Anyway, Jessica was making that peculiar moaning sound, familiar to cat owners, of a cat in pure, unadulterated hunting mode. She was looking up toward the cathedral, wood-beam ceiling at a fluttering apparition in the beams. I saw the motion myself, and went to turn on the track lights to view it better.

It was a hummingbird, frantically beating itself against the ceiling between the beams, attempting to find a way to freedom. Its wings were beating at approximately thirty-four thousand flutters per second. It was clear that it was going to run out of energy in a matter of short minutes at its current rate.

Don’t ask me how it got in–I don’t know now, and I never will.

The ceiling is high on that end of the room. The front door was just below, however, so I opened it. It was late, but the sun wasn’t down, so I hoped that the light coming in would draw it to the Great Outdoors.

Fortunately, after a few minutes, it did indeed come down toward the door. But it didn’t go out. It beat itself against the narrow wall between the open front door and the entrance to the kitchen, in which it perhaps had fantasies of endless supplies of sugar water with which to power its frantic wings.
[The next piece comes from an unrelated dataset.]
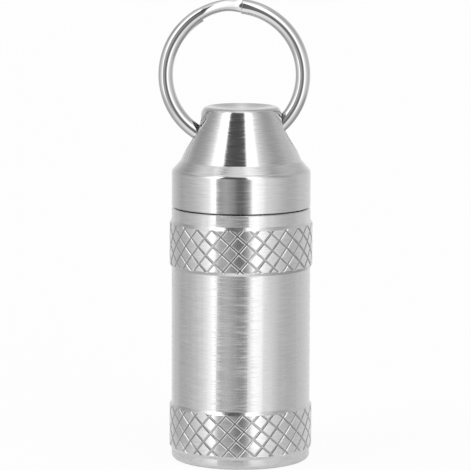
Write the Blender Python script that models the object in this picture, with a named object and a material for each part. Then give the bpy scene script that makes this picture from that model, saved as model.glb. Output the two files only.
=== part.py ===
"""Waterproof screw-top pill box for a key ring, turned from stainless steel.

Four pieces: a knurled canister with an internal thread, a conical cap whose
plug carries the matching thread, the sealing ring in the plug's groove, and a
split ring through the cap's cross hole. Metres, +Z up, origin at the middle
of the canister's base, front towards -Y.
"""
import math

import bmesh
import bpy
from mathutils import Vector

MM = 0.001

# Counts of straight facets
TURN_FACETS = 48
THREAD_FACETS = 36
FILLET_FACETS = 3
DISH_FACETS = 4
BORE_FACETS = 32
CORD_FACETS = 8
RING_FACETS = 48
WIRE_FACETS = 10

# Canister, outside
BARREL_RADIUS = 9.0 * MM
CANISTER_HEIGHT = 32.98 * MM
BASE_FILLET = 0.6 * MM
EDGE_BREAK = 0.10 * MM

# Knurled bands: heights over the barrel, and what the imprint trims off the blank
KNURL_LAND_HEIGHT = 0.27 * MM
KNURL_ROOT_HEIGHT = 0.17 * MM
KNURL_TRIM = 0.15 * MM
KNURL_BAND_LENGTH = 6.25 * MM
KNURL_BEVEL_LENGTH = 0.45 * MM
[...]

I gently brushed it toward the open door with my hand and, panicked, it found the opening, exited, and quickly increased altitude. Unlike the living room, it was ceiling unlimited.

Relieved, I sat down to finish my chicken nacho consumption.
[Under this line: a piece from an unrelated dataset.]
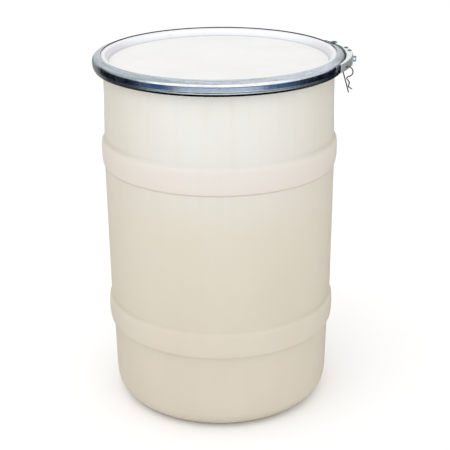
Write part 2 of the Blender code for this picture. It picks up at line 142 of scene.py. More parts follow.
def finish_mesh(name, shape, sharp=SHARP):
    """A bmesh made into an object, with its faces turned outwards."""
    bmesh.ops.recalc_face_normals(shape, faces=shape.faces)
    shade(shape, sharp)
    mesh = bpy.data.meshes.new(name)
    shape.to_mesh(mesh)
    shape.free()
    obj = bpy.data.objects.new(name, mesh)
    bpy.context.scene.collection.objects.link(obj)
    return obj


def turn(name, profile, segments=288, closed=False, start=0.0, end=360.0, wobble=None):
    """A profile of (radius, z) turned round Z. closed joins its two ends, and a part turn is capped."""
    shape = bmesh.new()
    full = end - start >= 360.0
    columns = []
    for i in range(segments if full else segments + 1):
        degrees = start + (end - start) * i / segments
        column = []
        for k, (radius, z) in enumerate(profile):
            if radius < 1e-7 and columns:
                column.append(columns[0][k])
                continue
            if wobble:
                radius, z = wobble(radius, z, math.radians(degrees))
            column.append(shape.verts.new(polar(radius, degrees, z)))
        columns.append(column)
    rows = len(profile) if closed else len(profile) - 1
    sides = zip(columns, columns[1:] + columns[:1]) if full else zip(columns, columns[1:])
    for left, right in sides:
        for k in range(rows):
            n = (k + 1) % len(profile)
            corners = []
            for vert in (left[k], right[k], right[n], left[n]):
                if vert not in corners:
                    corners.append(vert)
            if len(corners) > 2:
                shape.faces.new(corners)
    if not full:
        shape.faces.new(columns[0])
        shape.faces.new(columns[-1])
    return finish_mesh(name, shape)


def prism(name, outline, bottom, top):
    """A flat outline of (x, y) points given a thickness along Z."""
    shape = bmesh.new()
    face = shape.faces.new([shape.verts.new((x, y, bottom)) for x, y in outline])
    grown = bmesh.ops.extrude_face_region(shape, geom=[face])["geom"]
    bmesh.ops.translate(shape, verts=[v for v in grown if isinstance(v, bmesh.types.BMVert)],
                        vec=(0, 0, top - bottom))
    return finish_mesh(name, shape)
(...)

Then Jessica started crying and pawing at the fireplace. Now what?

I heard another fluttering of wings in the hearth.

Great. Another bird had flown down the chimney, and was beating itself up in the flue, or in the logs on the grate. The cat was going nuts trying to get to it, and I couldn’t see any way to persuade it to go back up the chimney, or to head outside.

As I sat there, trying to figure out what to do, Jessica finally managed to frighten it into flying out of the fireplace, and toward the glass patio doors in the living room. It was hiding and fluttering in the vertical blinds.

I opened up the door all the way, and got the cat away from it.

Like the hummingbird, I gently brushed it toward the door opening. It found the exit, and fluttered up and away.

Jessica looked up at me, disappointed. She whined a little, and then went outside.

I finished dinner.

Fun With CCDs

I found this little story over at Natalie Solent’s site, about a man who wrecked his digital camera by dunking it in a lake, and now claims to like the results.

Web designer (and high-tech camera designer) Bill Simon comments:

This is classic. In sales it is called turning a bug into a feature.

Okay. Now he has a “magic” camera.

Big deal. All he can take are “magic” pictures. But with a program like Paint Shop Pro, I can make any of my normal pictures as magical as I wish and I still get normal pictures.

This guy doesn’t want to face the fact that he wrecked an $800 camera. But with this hype the camera will become worth whatever the new age world can afford…Say, $250,000. So I guess he gets the last laugh.